*Records supplied*
------------------------------------------------
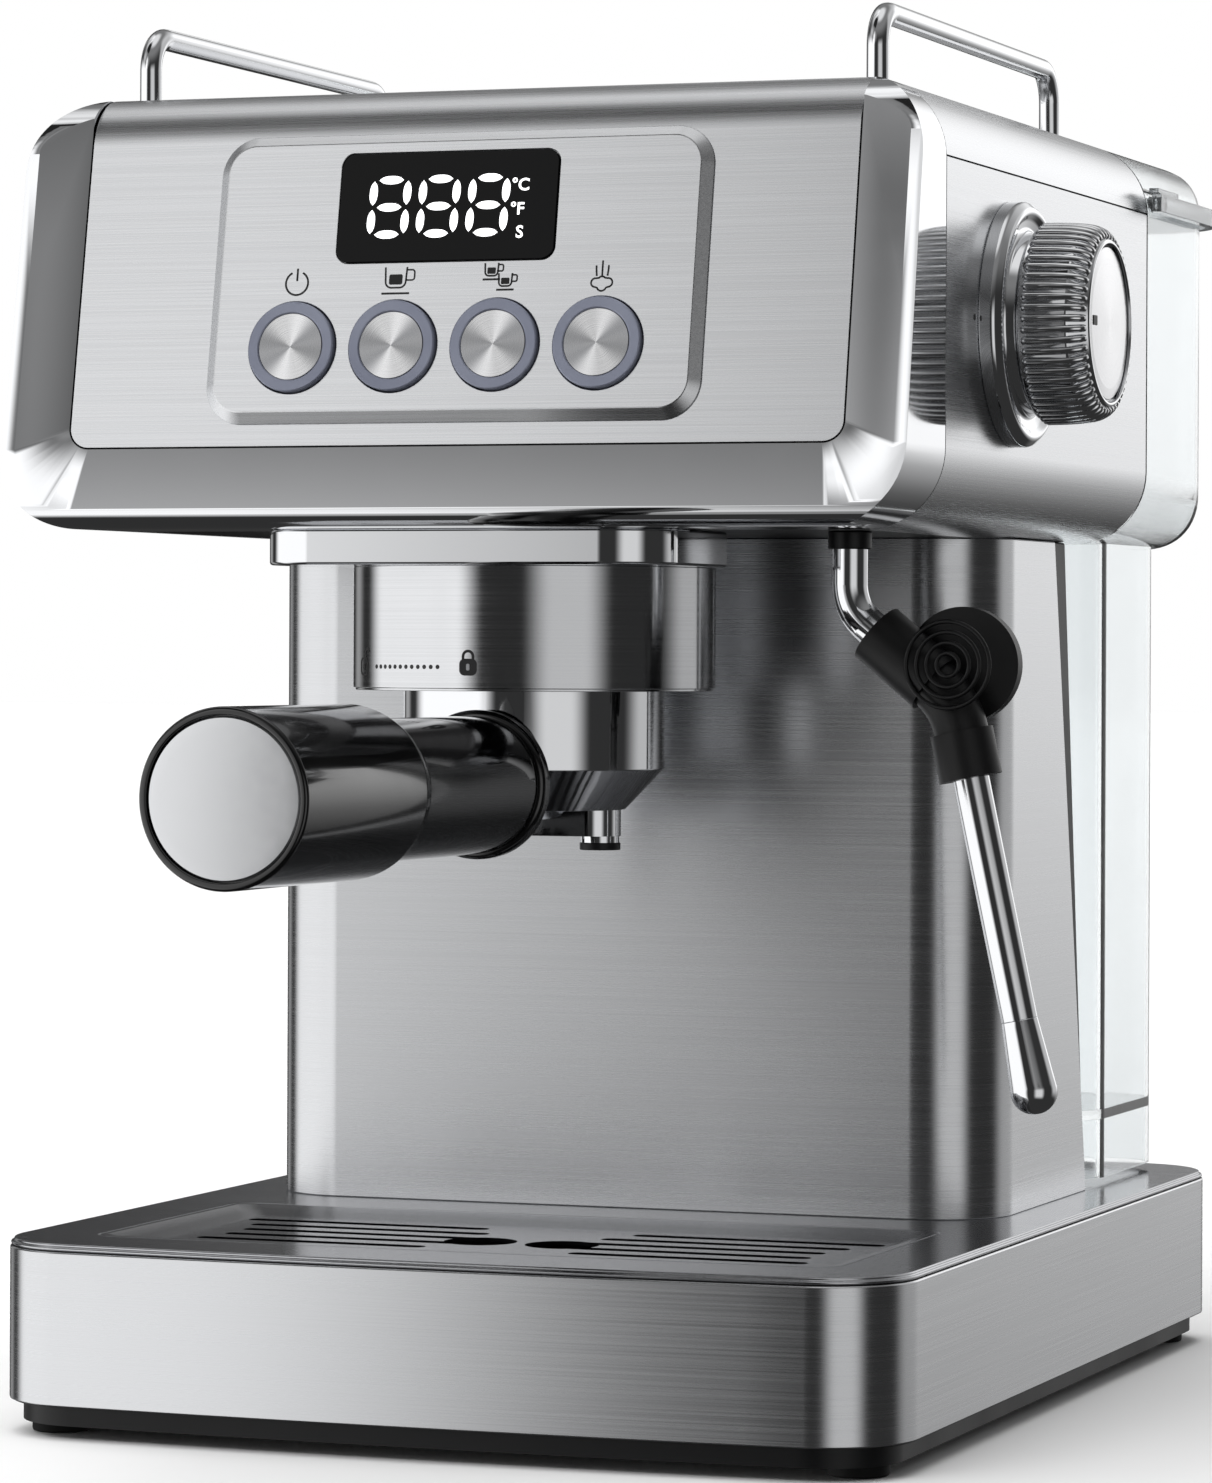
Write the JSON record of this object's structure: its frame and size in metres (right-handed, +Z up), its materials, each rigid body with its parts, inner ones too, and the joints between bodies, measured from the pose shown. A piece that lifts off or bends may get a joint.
------------------------------------------------
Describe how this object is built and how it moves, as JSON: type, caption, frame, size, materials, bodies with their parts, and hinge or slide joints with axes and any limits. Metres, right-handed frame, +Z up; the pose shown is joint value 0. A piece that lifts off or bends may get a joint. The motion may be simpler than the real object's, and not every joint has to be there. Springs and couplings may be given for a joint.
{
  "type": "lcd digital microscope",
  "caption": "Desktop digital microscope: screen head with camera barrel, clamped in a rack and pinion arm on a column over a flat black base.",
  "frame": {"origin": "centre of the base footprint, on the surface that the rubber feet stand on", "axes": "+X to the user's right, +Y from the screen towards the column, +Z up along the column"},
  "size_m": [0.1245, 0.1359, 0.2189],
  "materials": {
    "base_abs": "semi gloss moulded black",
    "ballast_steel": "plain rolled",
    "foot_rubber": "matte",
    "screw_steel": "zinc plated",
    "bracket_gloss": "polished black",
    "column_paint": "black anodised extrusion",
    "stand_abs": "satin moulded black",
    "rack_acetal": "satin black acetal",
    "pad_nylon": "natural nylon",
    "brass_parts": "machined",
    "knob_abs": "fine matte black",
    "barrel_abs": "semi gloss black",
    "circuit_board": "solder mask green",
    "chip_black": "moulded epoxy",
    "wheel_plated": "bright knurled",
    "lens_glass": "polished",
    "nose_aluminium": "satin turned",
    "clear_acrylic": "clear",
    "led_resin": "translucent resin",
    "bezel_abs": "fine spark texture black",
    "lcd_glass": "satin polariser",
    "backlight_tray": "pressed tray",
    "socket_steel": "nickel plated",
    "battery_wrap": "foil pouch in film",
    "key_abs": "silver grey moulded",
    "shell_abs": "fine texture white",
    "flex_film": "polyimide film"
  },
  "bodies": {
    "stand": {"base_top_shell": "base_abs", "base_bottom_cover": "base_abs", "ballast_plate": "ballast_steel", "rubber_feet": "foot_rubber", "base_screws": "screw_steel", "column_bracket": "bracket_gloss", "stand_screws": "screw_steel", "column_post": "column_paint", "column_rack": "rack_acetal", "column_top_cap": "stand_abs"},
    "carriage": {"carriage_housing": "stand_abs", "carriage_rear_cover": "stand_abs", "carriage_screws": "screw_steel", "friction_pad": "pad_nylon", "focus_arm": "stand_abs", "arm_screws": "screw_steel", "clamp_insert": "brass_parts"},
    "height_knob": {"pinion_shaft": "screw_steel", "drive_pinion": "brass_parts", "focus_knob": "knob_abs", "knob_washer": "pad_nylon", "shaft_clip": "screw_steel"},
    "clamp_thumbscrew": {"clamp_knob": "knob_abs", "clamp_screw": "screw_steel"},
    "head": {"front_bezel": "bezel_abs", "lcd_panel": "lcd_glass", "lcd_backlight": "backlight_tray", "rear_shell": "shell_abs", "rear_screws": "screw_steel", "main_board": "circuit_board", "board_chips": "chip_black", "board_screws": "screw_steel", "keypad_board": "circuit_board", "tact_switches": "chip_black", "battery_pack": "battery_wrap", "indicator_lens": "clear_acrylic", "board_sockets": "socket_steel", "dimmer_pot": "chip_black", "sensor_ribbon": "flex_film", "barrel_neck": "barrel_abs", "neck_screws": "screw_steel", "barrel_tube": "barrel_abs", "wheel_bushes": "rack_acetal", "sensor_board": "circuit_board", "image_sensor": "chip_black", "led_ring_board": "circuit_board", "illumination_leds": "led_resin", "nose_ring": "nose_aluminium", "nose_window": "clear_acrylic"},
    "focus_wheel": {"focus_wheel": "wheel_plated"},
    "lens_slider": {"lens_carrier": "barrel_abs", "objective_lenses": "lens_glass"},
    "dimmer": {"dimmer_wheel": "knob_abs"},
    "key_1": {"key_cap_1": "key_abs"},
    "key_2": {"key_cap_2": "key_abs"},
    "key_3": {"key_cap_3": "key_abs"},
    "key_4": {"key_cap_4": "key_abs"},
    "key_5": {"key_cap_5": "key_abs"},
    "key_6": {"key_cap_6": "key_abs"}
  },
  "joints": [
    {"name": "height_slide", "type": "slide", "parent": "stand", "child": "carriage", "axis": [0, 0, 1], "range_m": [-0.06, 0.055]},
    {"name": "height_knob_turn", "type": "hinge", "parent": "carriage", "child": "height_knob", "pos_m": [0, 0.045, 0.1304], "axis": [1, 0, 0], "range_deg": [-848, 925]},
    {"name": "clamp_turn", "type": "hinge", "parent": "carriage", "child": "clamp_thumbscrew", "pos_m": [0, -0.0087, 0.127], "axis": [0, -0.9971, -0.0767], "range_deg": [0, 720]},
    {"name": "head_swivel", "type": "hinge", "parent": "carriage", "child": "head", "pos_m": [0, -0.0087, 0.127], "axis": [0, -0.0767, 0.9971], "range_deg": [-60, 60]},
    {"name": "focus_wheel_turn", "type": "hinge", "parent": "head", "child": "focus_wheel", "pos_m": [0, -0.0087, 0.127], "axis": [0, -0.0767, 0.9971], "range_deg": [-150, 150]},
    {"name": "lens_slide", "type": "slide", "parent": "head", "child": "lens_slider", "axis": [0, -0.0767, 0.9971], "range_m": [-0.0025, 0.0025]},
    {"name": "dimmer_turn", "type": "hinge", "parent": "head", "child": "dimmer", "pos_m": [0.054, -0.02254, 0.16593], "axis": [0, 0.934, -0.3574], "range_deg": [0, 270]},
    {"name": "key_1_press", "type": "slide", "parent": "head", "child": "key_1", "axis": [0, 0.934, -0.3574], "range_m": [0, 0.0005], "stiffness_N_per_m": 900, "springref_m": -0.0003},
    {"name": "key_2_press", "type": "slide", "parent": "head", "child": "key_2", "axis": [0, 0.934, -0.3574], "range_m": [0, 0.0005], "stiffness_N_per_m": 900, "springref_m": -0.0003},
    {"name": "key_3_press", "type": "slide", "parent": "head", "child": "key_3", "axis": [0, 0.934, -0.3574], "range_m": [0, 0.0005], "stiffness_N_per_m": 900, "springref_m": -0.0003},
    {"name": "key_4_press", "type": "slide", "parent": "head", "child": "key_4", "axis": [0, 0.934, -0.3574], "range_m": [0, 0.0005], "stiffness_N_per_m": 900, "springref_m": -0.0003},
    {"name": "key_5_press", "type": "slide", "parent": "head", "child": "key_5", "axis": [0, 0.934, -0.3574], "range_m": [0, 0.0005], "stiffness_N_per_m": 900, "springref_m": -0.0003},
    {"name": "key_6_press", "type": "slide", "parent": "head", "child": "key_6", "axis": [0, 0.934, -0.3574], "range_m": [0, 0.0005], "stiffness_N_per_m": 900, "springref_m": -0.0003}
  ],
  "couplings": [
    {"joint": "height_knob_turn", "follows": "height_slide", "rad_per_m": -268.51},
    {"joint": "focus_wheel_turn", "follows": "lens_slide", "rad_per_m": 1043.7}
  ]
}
------------------------------------------------
*What is expected*
Using the entries above, find all lines with "from". Copy them.

*Final answer*
Write the JSON record of this object's structure: its frame and size in metres (right-handed, +Z up), its materials, each rigid body with its parts, inner ones too, and the joints between bodies, measured from the pose shown. A piece that lifts off or bends may get a joint.
  "frame": {"origin": "centre of the base footprint, on the surface that the rubber feet stand on", "axes": "+X to the user's right, +Y from the screen towards the column, +Z up along the column"},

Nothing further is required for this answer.